B.Maintenance of Records. The Adviser shall, on behalf of the Covered Entities, maintain and make available records as required by Rule 17j-1(d).

 

C.Annual Certification of Compliance. All Access Persons shall sign a certificate to be presented to the Adviser upon the start of their employment with a Covered Entity and at least annually thereafter certifying that they have read and understood this Code and any amendments to the Code and acknowledging that they are subject to the terms of the Code. The certificate shall additionally provide that such person has disclosed or reported all Personal Securities Transactions required to be disclosed or reported pursuant to the provisions of this Code.

 

 

 

 

D.Service as Director.

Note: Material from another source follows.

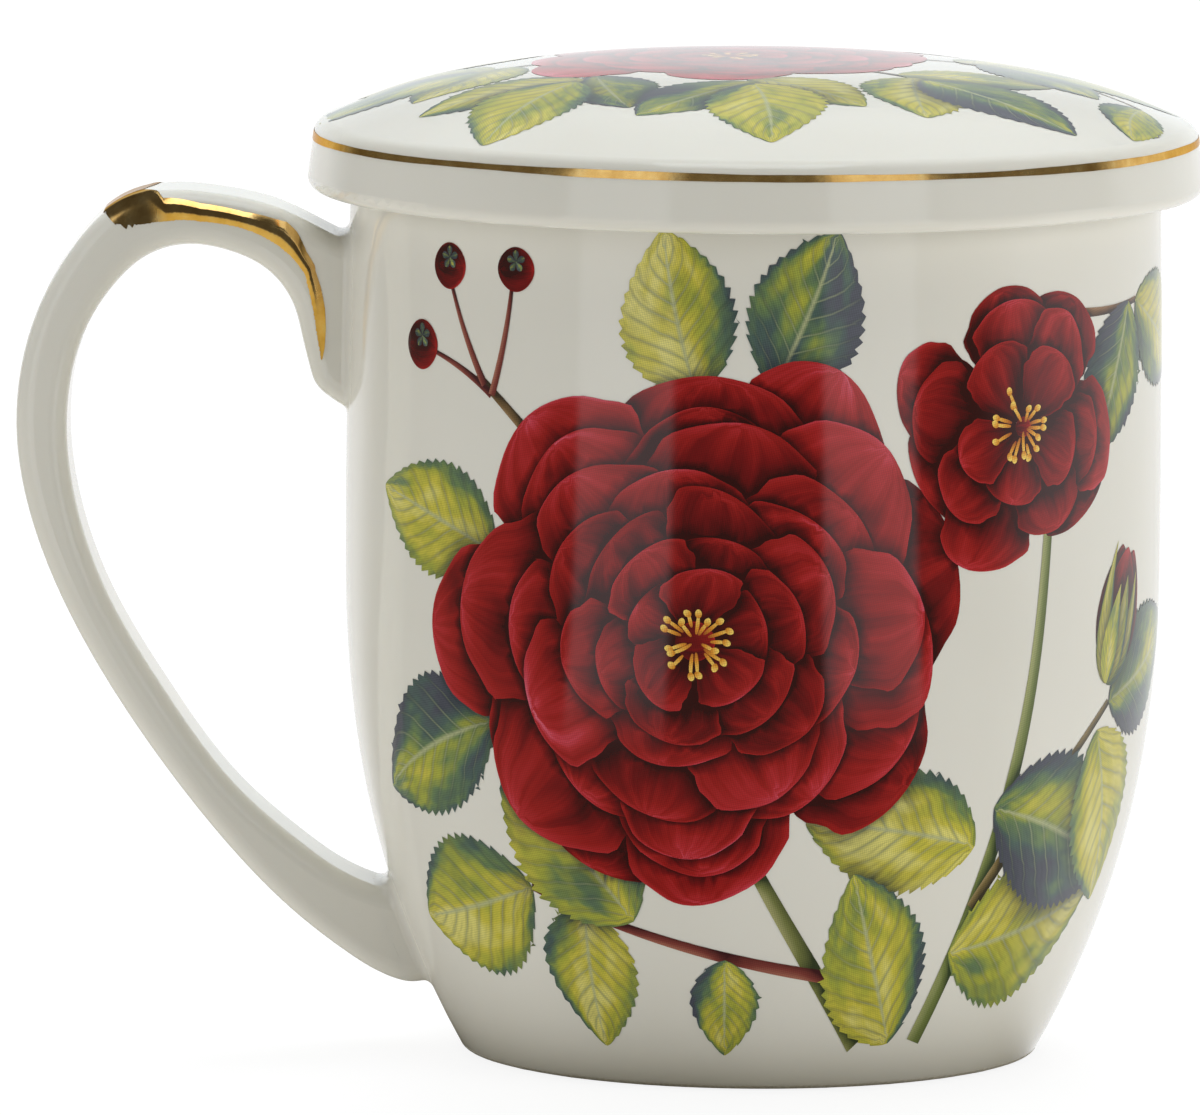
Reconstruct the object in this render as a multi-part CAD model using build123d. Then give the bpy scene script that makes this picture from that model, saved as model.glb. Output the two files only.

An Access Person may not serve as a director of a publicly traded company without the prior consent of the Chief Compliance Officer. Service as a director of a publicly traded company shall not be given by the Chief Compliance Officer if the publicly traded company is a Client holding at the time of the approval. The Chief Compliance Officer shall not provide such authorization unless he or she finds that such board service would be consistent with the interests of the Covered Entities and Clients. Should any person receive such authorization, any investment by a Client in the securities of any such publicly traded company while such person is serving as a director shall be previously approved by the Chief Compliance Officer. Notwithstanding the foregoing, service as a director of a portfolio holding in the Securian AM Strategic Dividend Income Fund is prohibited.

 

E.Effective Date. The effective date of this Code shall be June 27, 2022.